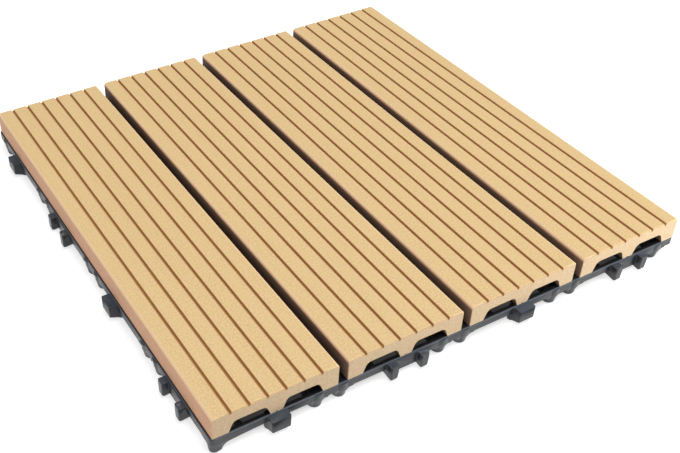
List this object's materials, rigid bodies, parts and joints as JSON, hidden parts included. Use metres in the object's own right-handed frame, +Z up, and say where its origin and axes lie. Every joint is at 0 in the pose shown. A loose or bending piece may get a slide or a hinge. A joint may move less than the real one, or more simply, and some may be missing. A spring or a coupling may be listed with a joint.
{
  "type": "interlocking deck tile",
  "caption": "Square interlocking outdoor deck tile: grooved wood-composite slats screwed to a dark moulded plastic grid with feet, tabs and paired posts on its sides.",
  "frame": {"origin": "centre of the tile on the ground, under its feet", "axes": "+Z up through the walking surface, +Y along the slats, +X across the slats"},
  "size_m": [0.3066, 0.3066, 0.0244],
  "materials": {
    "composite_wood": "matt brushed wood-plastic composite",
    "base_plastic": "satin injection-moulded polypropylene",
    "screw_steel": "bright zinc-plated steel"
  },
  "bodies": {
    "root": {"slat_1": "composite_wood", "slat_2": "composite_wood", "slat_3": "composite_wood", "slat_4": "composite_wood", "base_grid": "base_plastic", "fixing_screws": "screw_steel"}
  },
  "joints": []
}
========================================
## SHORT PROBLEM
Extract each line from the listing above, please, and repeat it exactly.

## SOLUTION
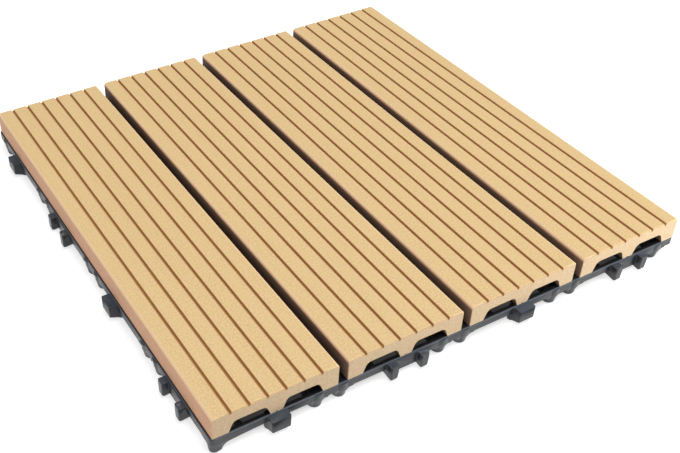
List this object's materials, rigid bodies, parts and joints as JSON, hidden parts included. Use metres in the object's own right-handed frame, +Z up, and say where its origin and axes lie. Every joint is at 0 in the pose shown. A loose or bending piece may get a slide or a hinge. A joint may move less than the real one, or more simply, and some may be missing. A spring or a coupling may be listed with a joint.
{
  "type": "interlocking deck tile",
  "caption": "Square interlocking outdoor deck tile: grooved wood-composite slats screwed to a dark moulded plastic grid with feet, tabs and paired posts on its sides.",
  "frame": {"origin": "centre of the tile on the ground, under its feet", "axes": "+Z up through the walking surface, +Y along the slats, +X across the slats"},
  "size_m": [0.3066, 0.3066, 0.0244],
  "materials": {
    "composite_wood": "matt brushed wood-plastic composite",
    "base_plastic": "satin injection-moulded polypropylene",
    "screw_steel": "bright zinc-plated steel"
  },
  "bodies": {
    "root": {"slat_1": "composite_wood", "slat_2": "composite_wood", "slat_3": "composite_wood", "slat_4": "composite_wood", "base_grid": "base_plastic", "fixing_screws": "screw_steel"}
  },
  "joints": []
}